— Problem description —
Copy out all lines in the data below containing the string "This".

start

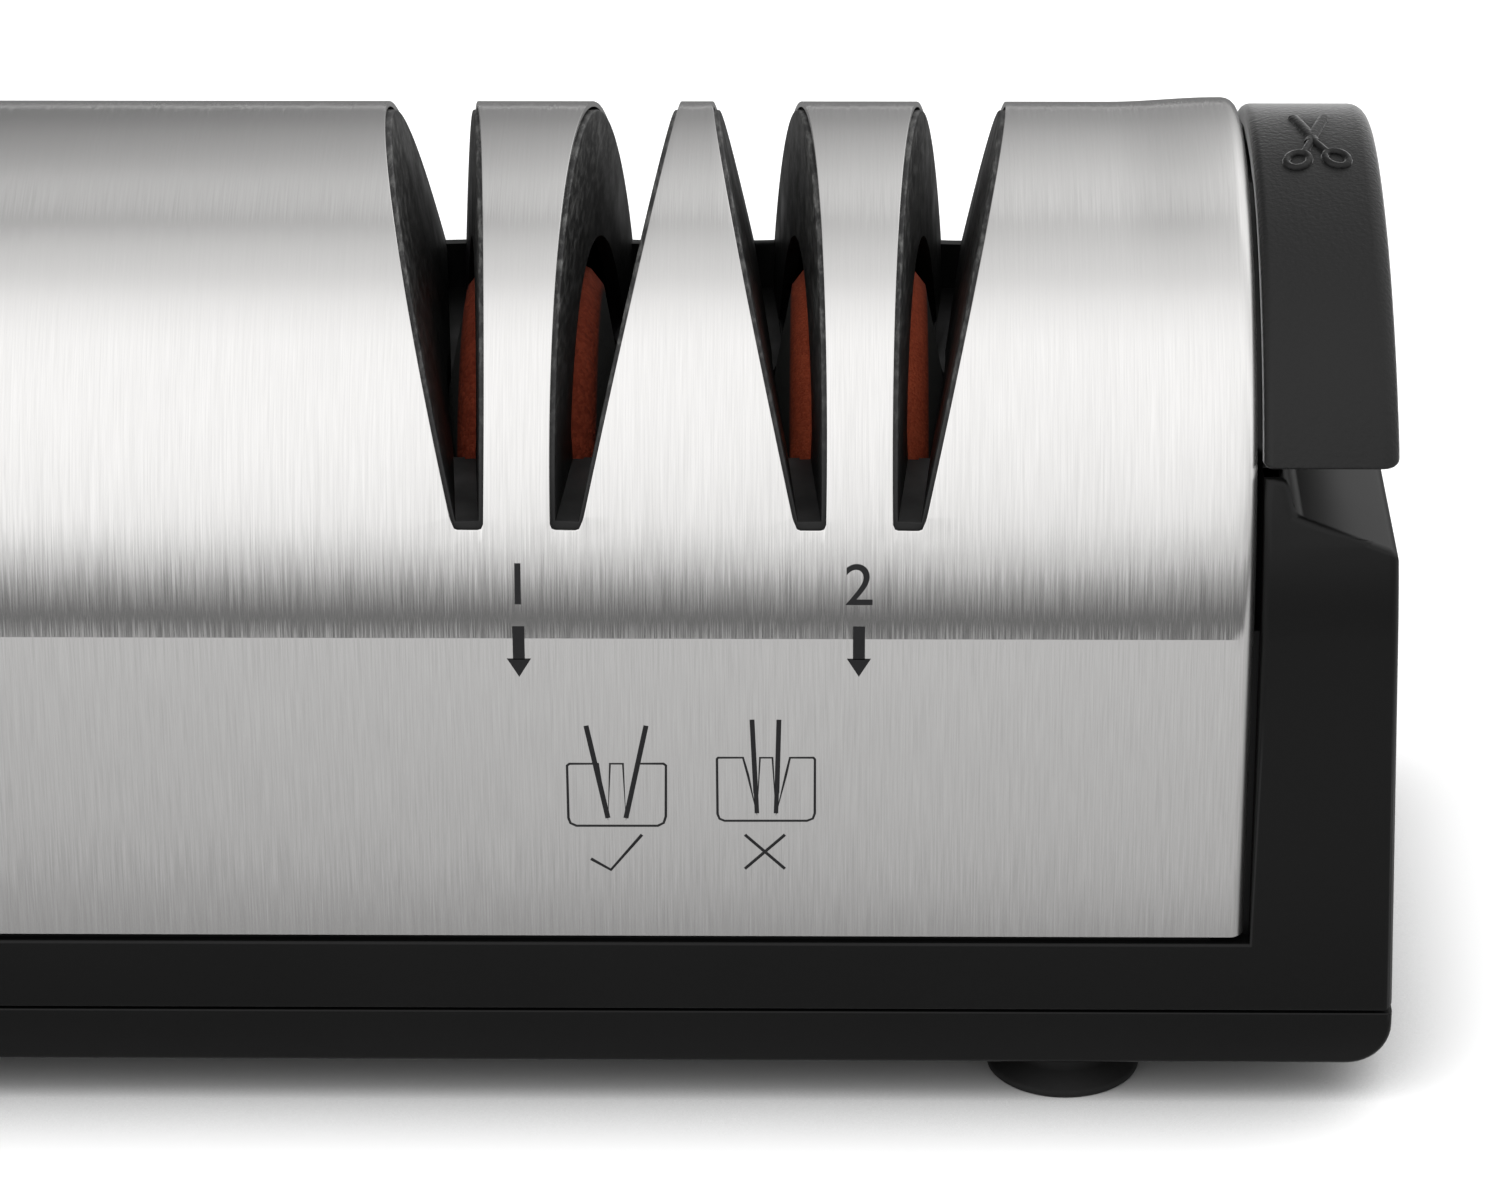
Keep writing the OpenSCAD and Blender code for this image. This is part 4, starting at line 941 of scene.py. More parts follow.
@dataclass
class ShellPrint:
    """The dark print on the steel: two numerals, two arrows and two small drawings.

    A mark is drawn flat, with X along the body and Y as the way over the surface from the crease, and is
    then laid on the shell.

    Attributes:
        shell: the shell that it lies on.
        film: thickness of the ink.
        shaft: half the width of an arrow's shaft.
        head: half the width of its head.
    """

    shell: SteelShell
    film: float = 0.03
    shaft: float = 0.6
    head: float = 1.21

    def ribbon(self, points: Sequence[Pair], width: float, closed: bool = False) -> Object:
        """Draw a flat line.

        Args:
            points: its corners in millimetres.
            width: its width in millimetres.
            closed: whether it runs back to its start.

        Returns:
            A flat mesh.
        """
        curve = bpy.data.curves.new("line", "CURVE")
        curve.dimensions = "3D"
        spline = curve.splines.new("POLY")
        spline.points.add(len(points) - 1)
        for target, (x, y) in zip(spline.points, points):
            target.co = (x * MM, y * MM, 0, 1)
        spline.use_cyclic_u = closed
        curve.bevel_depth = width / 2 * MM
        curve.bevel_resolution = 2
        curve.use_fill_caps = True
        line = bpy.data.objects.new("line", curve)
        bpy.context.scene.collection.objects.link(line)
        activate(line)
        bpy.ops.object.convert(target="MESH")
        line = bpy.context.object
        for v in line.data.vertices:
            v.co.z *= self.film / (width / 2)
        return line

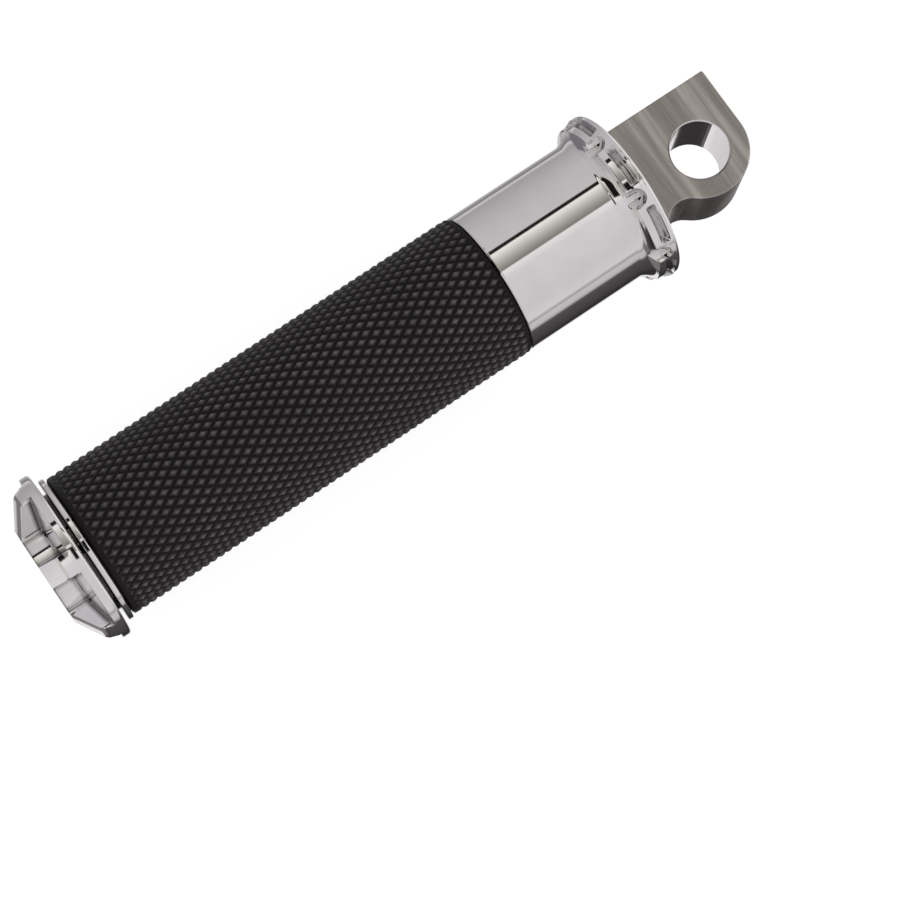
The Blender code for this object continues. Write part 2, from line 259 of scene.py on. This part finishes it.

end

— Result below —
Keep writing the OpenSCAD and Blender code for this image. This is part 4, starting at line 941 of scene.py. More parts follow.
The Blender code for this object continues. Write part 2, from line 259 of scene.py on. This part finishes it.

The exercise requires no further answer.